How would you describe this version to fans of the original? I would just tell them to give it a chance. I know they're going to see it. I know people's curiosity is going to get the better of them even if they don't want to, you know? It's its own movie. What's made me feel good about it is that the original creators are huge supporters of it. It's a "reimagining." People can see this movie without seeing the original. It's its own world.

Did you get any notes or advice from Sam Raimi or Bruce Campbell? Bruce wrote the cast an e-mail when we started, saying, "This has been really tough and I'm passing the torch. Don't ever try to recreate anything we did, because" -- he was being humble -- "we weren't good actors back then." He was really sweet and his support has made me been able to get through the whole thing.

Do you think people were looking for a Bruce cameo? I was expecting a Bruce Campbell cameo. I wanted it so bad.

I took a friend who's a huge horror movie fan to the screening and she said this was the most extreme horror movie she's ever seen. And I've been hearing about walkouts because it's just too intense for a lot of people. What's your reaction to that? Yeah, we watched it at SXSW, it was the premiere. You can't ask for a better response from an audience. Nothing makes people so vocal. They were screaming and crying and laughing and cheering and whimpering. The energy in the theater was really fun. I started yelling myself.

Do you recognize yourself when you're made up as Evil Mia? I guess so. I took so many pictures because the makeup was so intricate and beautiful, in some way. So I remember it all too well. I don't recognize my personality necessarily, but yeah, it's me up there. It's pretty fun to watch, actually. Kind of comical.

How do you keep things light on set when it's nothing but blood and mayhem all day long? We didn't! Sometimes we did, but my biggest regret is I took it all so seriously. There's a way when the cameras are rolling to be that evil person and then be Jane right after, but I feel like I didn't have the skills to do that and from now on, in every movie I do -- you gotta keep it light when you're making something so heavy or else you're just going to get depressed.

What happened when you went home at night? I didn't sleep. I had nightmares. We were so far away from home. It was the first time I'd been a lead in a movie and I'd worked so much. It all added up. But you've got to keep it light, when you're not filming, you've got to go get drunk or have one drink with a friend or watch a comedy. When we do number two, that's going to be my goal.

You're definitely coming back for the sequel? Mmm hmm.

This already has elements of "Evil Dead 2" doesn't it? I've never seen "Evil Dead 2." Sorry about that. I'm sorry to the world.

What was the most difficult day of filming for you? Really hard to compare.

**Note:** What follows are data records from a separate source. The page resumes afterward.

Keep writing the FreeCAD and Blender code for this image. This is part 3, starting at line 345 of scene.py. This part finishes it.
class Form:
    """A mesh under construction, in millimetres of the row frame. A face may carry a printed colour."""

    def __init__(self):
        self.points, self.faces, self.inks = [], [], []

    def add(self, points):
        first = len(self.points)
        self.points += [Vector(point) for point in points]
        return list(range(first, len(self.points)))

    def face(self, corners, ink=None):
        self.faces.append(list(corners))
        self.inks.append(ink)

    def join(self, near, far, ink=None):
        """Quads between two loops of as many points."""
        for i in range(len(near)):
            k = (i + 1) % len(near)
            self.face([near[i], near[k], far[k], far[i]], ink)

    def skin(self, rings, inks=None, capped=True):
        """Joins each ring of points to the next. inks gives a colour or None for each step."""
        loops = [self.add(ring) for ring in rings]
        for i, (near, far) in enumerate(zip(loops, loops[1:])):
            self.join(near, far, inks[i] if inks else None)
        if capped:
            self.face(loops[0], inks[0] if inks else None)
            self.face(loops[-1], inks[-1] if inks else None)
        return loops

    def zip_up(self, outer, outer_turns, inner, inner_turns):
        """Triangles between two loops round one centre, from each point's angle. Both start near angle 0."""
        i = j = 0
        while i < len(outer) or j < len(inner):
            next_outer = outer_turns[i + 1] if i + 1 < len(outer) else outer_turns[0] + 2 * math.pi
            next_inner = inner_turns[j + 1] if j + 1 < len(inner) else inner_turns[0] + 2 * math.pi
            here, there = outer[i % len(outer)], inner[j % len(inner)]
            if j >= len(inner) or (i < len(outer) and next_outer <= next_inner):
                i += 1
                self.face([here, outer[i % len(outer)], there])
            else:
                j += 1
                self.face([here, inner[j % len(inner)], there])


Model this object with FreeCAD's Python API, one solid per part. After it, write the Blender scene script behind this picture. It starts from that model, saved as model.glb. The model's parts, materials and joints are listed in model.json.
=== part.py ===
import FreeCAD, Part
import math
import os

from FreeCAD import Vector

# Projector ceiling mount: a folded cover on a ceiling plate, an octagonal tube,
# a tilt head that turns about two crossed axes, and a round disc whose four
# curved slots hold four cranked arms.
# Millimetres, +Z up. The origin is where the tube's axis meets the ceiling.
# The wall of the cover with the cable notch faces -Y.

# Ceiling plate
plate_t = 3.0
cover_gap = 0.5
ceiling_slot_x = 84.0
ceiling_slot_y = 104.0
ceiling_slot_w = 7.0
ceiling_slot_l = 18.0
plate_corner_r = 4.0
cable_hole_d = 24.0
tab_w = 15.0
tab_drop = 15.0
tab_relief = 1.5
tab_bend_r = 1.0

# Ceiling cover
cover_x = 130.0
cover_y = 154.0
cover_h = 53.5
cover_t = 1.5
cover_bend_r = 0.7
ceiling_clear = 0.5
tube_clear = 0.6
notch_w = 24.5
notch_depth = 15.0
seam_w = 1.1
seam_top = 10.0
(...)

Every day was some crazy thing. Being buried alive is something I'll be able to say for the rest of my life. I had blood squirted on my face and a plastic bag tied around my neck and an oxygen tube behind my ears so I wouldn't suffocate. And I got buried alive. I laid in the ditch until they covered me completely.

How long were you buried? Once I was covered in dirt, I waited, like, two seconds and was able to dig myself out. It was just a layer of dirt over my face. I made sure I had my hands near my chest so I could immediately push the dirt off my face and rip the bag off my head.

So you had the toughest job on set? Yeah, I think I had the toughest job. I worked the most out of anybody. Most people were in their evil makeup for a week, but I was in it for 37 days. I was just there forever. And I also had to endure the blood rain at the end, which was in the middle of the night. Night shoots, winter, two weeks of it. I was alone, freezing cold, rolling around in the mud. It was hard.